▸ Exercise description
Repeat exactly each line of the data provided below.

▸ Collected data
+++++
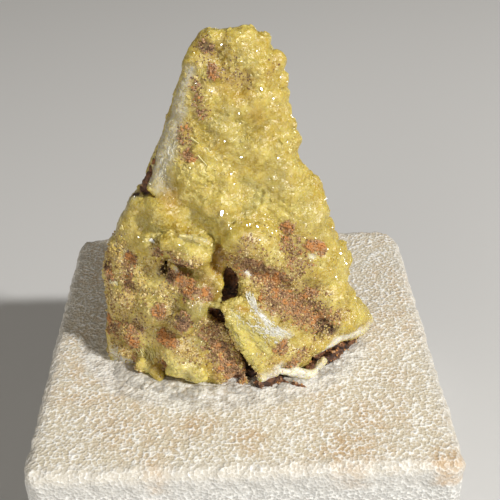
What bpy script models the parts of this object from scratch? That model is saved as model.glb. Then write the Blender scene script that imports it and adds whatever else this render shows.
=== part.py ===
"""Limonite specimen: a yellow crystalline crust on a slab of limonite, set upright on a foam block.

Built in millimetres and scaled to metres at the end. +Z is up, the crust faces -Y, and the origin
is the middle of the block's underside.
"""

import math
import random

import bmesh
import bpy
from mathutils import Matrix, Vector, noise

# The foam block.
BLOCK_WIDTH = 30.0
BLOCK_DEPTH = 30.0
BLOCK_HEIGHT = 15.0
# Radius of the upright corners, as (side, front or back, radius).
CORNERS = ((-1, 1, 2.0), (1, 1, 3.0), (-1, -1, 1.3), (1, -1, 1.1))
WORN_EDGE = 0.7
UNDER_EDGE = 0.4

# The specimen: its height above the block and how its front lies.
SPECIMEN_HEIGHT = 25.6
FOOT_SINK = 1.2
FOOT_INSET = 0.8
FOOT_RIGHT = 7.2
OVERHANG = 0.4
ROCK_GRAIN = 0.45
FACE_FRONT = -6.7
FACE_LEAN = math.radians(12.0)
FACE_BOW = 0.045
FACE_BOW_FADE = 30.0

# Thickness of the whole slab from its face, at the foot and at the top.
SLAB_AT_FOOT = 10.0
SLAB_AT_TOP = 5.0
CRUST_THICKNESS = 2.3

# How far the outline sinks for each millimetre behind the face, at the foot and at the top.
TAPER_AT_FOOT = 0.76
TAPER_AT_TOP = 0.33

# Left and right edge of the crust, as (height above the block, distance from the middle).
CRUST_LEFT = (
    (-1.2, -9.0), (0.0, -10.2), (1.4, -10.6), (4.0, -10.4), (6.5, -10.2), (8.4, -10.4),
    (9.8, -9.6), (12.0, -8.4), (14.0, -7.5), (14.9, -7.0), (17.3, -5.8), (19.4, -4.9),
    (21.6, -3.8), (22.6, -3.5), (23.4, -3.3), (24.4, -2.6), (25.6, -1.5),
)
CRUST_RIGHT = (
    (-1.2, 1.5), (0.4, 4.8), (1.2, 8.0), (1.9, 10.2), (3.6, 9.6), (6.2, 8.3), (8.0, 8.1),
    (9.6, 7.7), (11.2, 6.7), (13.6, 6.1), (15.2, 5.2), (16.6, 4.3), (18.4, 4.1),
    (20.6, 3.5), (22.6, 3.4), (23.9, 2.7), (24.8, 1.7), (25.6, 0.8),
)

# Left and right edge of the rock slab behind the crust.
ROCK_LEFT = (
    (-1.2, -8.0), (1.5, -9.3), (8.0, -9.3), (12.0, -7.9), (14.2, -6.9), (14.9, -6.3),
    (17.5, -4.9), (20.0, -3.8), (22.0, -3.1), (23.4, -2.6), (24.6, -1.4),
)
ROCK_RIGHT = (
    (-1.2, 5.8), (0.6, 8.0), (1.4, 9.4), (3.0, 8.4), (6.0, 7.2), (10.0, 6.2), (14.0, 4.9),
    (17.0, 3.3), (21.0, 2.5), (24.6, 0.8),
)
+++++
▸ Result
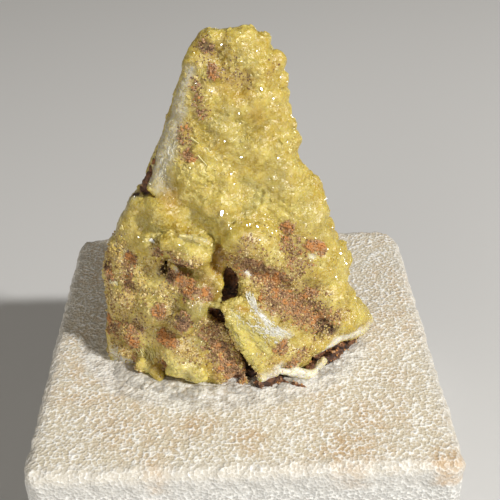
What bpy script models the parts of this object from scratch? That model is saved as model.glb. Then write the Blender scene script that imports it and adds whatever else this render shows.
=== part.py ===
"""Limonite specimen: a yellow crystalline crust on a slab of limonite, set upright on a foam block.

Built in millimetres and scaled to metres at the end. +Z is up, the crust faces -Y, and the origin
is the middle of the block's underside.
"""

import math
import random

import bmesh
import bpy
from mathutils import Matrix, Vector, noise

# The foam block.
BLOCK_WIDTH = 30.0
BLOCK_DEPTH = 30.0
BLOCK_HEIGHT = 15.0
# Radius of the upright corners, as (side, front or back, radius).
CORNERS = ((-1, 1, 2.0), (1, 1, 3.0), (-1, -1, 1.3), (1, -1, 1.1))
WORN_EDGE = 0.7
UNDER_EDGE = 0.4

# The specimen: its height above the block and how its front lies.
SPECIMEN_HEIGHT = 25.6
FOOT_SINK = 1.2
FOOT_INSET = 0.8
FOOT_RIGHT = 7.2
OVERHANG = 0.4
ROCK_GRAIN = 0.45
FACE_FRONT = -6.7
FACE_LEAN = math.radians(12.0)
FACE_BOW = 0.045
FACE_BOW_FADE = 30.0

# Thickness of the whole slab from its face, at the foot and at the top.
SLAB_AT_FOOT = 10.0
SLAB_AT_TOP = 5.0
CRUST_THICKNESS = 2.3

# How far the outline sinks for each millimetre behind the face, at the foot and at the top.
TAPER_AT_FOOT = 0.76
TAPER_AT_TOP = 0.33

# Left and right edge of the crust, as (height above the block, distance from the middle).
CRUST_LEFT = (
    (-1.2, -9.0), (0.0, -10.2), (1.4, -10.6), (4.0, -10.4), (6.5, -10.2), (8.4, -10.4),
    (9.8, -9.6), (12.0, -8.4), (14.0, -7.5), (14.9, -7.0), (17.3, -5.8), (19.4, -4.9),
    (21.6, -3.8), (22.6, -3.5), (23.4, -3.3), (24.4, -2.6), (25.6, -1.5),
)
CRUST_RIGHT = (
    (-1.2, 1.5), (0.4, 4.8), (1.2, 8.0), (1.9, 10.2), (3.6, 9.6), (6.2, 8.3), (8.0, 8.1),
    (9.6, 7.7), (11.2, 6.7), (13.6, 6.1), (15.2, 5.2), (16.6, 4.3), (18.4, 4.1),
    (20.6, 3.5), (22.6, 3.4), (23.9, 2.7), (24.8, 1.7), (25.6, 0.8),
)

# Left and right edge of the rock slab behind the crust.
ROCK_LEFT = (
    (-1.2, -8.0), (1.5, -9.3), (8.0, -9.3), (12.0, -7.9), (14.2, -6.9), (14.9, -6.3),
    (17.5, -4.9), (20.0, -3.8), (22.0, -3.1), (23.4, -2.6), (24.6, -1.4),
)
ROCK_RIGHT = (
    (-1.2, 5.8), (0.6, 8.0), (1.4, 9.4), (3.0, 8.4), (6.0, 7.2), (10.0, 6.2), (14.0, 4.9),
    (17.0, 3.3), (21.0, 2.5), (24.6, 0.8),
)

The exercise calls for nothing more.